Сейчас я хочу рассказать вот о чем.
Юхан и трое его коллег, которые были также его единственными друзьями, сидели однажды вокруг стола за кружкой пива и разговаривали о молодой писательнице, которая дебютировала с романом и которую все считали очень талантливой, когда Юхан ни с того ни с сего с победоносным выражением на лице хлопнул по столу фотографией Май. Трое его коллег (Уле Торьюссен, Гейр Хернес и Одд Карлсен — средней руки журналисты в области культуры, впрочем, Уле Торьюссен уже умер) склонились над снимком, уставившись на него с недоумением. Все трое поняли Юхана неправильно. Они решили, что это та самая дебютантка. Как уже было сказано, на снимке Май выглядела молодо. И тогда Уле Торьюссен — а может быть, Одд Карлсен — сказал: «Во всяком случае, хорошенькой ее не назовешь!» А Гейр Хернес, пытаясь справиться с приступом кашля, добавил: «По-моему, самое меньшее, чего следует требовать от женщин, дебютирующих в нашей стране, это красота. А таким дурнушкам, как эта, — он дотронулся обгрызенным, желтым от никотина ногтем указательного пальца до лица Май, — появляться на свет не имело смысла».

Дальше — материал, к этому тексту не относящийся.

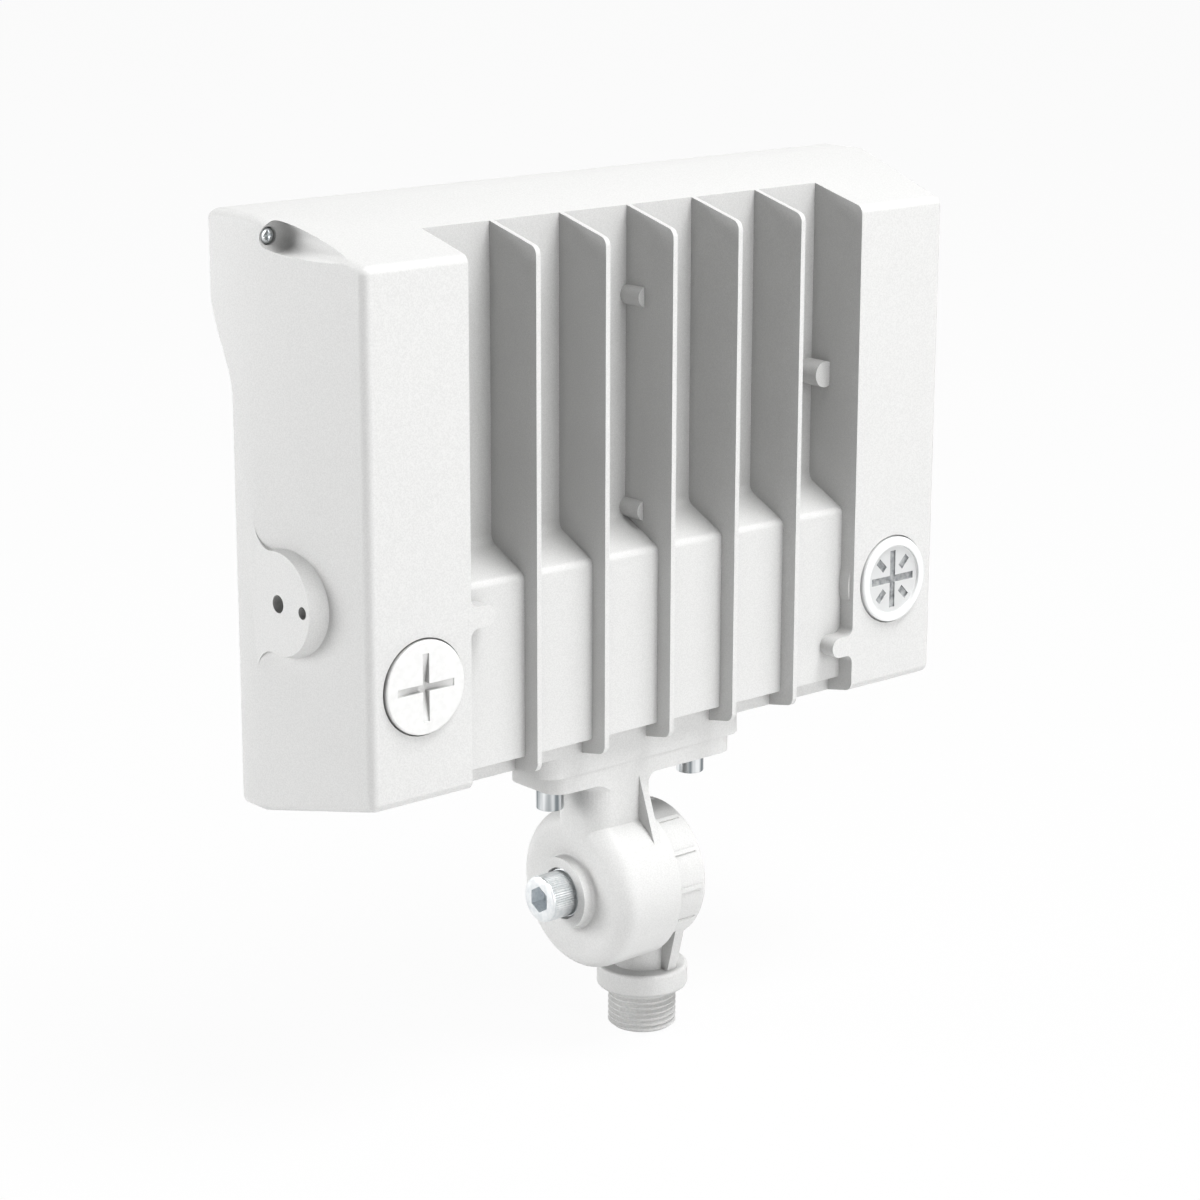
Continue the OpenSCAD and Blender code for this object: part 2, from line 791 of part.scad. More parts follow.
module board_screws() {
    face = floor_in + pad_t + board_t;
    color(silver) head() for (x = [-1, 1], z = [-1, 1])
        screw_facing_front([x * (board_w / 2 - board_inset), -face,
            board_mid_z + z * (board_h / 2 - board_inset)], small_r,
            pad_t + board_t + base_t * bite_share - seat, small_head_r, small_head_h);
}

module driver_plate() {
    color(silver) head() difference() {
        slab(-driver_w / 2 - driver_ear, driver_w / 2 + driver_ear, driver_mid_z - driver_h / 2,
            driver_mid_z + driver_h / 2, driver_back, driver_back + driver_plate_t, frame_r);
        for (s = [-1, 1]) rod_y([s * (driver_w + driver_ear) / 2, -driver_back - driver_plate_t - over,
            driver_mid_z], small_r + fit, driver_plate_t + 2 * over);
    }
}

module driver_case() {
    color(black) head() slab(-driver_w / 2, driver_w / 2, driver_mid_z - driver_h / 2,
        driver_mid_z + driver_h / 2, driver_back + driver_plate_t,
        driver_back + driver_plate_t + driver_d, frame_r);
}

module driver_screws() {
    color(silver) head() for (s = [-1, 1])
        screw_facing_front([s * (driver_w + driver_ear) / 2, -driver_back - driver_plate_t,
            driver_mid_z], small_r, small_l, small_head_r, small_head_h);
}

module selector_board() {
    color(board_green) head() difference() {
        slab(-port_x - sel_board_w / 2, -port_x + sel_board_w / 2, port_z - sel_board_h / 2,
            port_z + sel_board_h / 2, sel_board_in, sel_board_in + sel_board_t, frame_r);
        for (s = [-1, 1]) rod_y([-port_x, -sel_board_in - sel_board_t - over,
            port_z + s * sel_post_gap / 2], small_r + fit, sel_board_t + 2 * over);
    }
}

module selector_screws() {
    color(silver) head() for (s = [-1, 1])
        screw_facing_front([-port_x, -sel_board_in - sel_board_t, port_z + s * sel_post_gap / 2],
            small_r, small_l, small_head_r, small_head_h);
}

// A slide switch on the selector board, one row above or below the other
module switch_place(s) { head() translate([-port_x, -sel_board_in, port_z + s * switch_gap / 2]) children(); }

module slide_switch() {
    color(black) difference() {
        block([-switch_w / 2, 0, -switch_h / 2], [switch_w / 2, switch_t, switch_h / 2]);
        block([-slider_w / 2 - slider_travel - fit, switch_t - slider_bite - fit, -slider_h / 2 - fit],
            [slider_w / 2 + slider_travel + fit, switch_t + over, slider_h / 2 + fit]);
    }
}

module slider() {
    color(plain_white) block([-slider_w / 2, switch_t - slider_bite, -slider_h / 2],
        [slider_w / 2, switch_t + slider_t, slider_h / 2]);
}

module power_switch() { switch_place(1) slide_switch(); }
module power_slider() { switch_place(1) slider(); }
module colour_switch() { switch_place(-1) slide_switch(); }
module colour_slider() { switch_place(-1) slider(); }

// A round head in its recess with a threaded body below, seen from behind
module port_body(x) {
    low = -port_recess_t + fit;
    head_edge_r = port_proud * head_edge_share;
    translate([x, 0, port_z]) rotate([-90, 0, 0]) rotate_extrude() polygon(concat(
        [[0, low - port_thread_l], [port_thread_r, low - port_thread_l], [port_thread_r, low]],
        [[oring_mid_r - oring_w / 2, low], [oring_mid_r - oring_w / 2, low + oring_t],
            [oring_mid_r + oring_w / 2, low + oring_t], [oring_mid_r + oring_w / 2, low]],
        [[port_r, low]], arc(port_r - head_edge_r, port_proud - head_edge_r, head_edge_r, 0, 90),
        [[0, port_proud]]));
}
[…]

Юхан вырвал у них фотографию, щеки у него запылали, ему вдруг захотелось громко разрыдаться, как однажды в детстве, когда он уронил в ручей ведерко с земляникой. Но он взял себя в руки. И промолчал. Ни Уле Торьюссен, ни Гейр Хернес, ни Одд Карлсен ничего не заметили, они уже хорошо выпили. Юхан вовсе не собирался объяснять, что произошло недоразумение. Мгновенье спустя и молодая дебютантка, и фотография были забыты.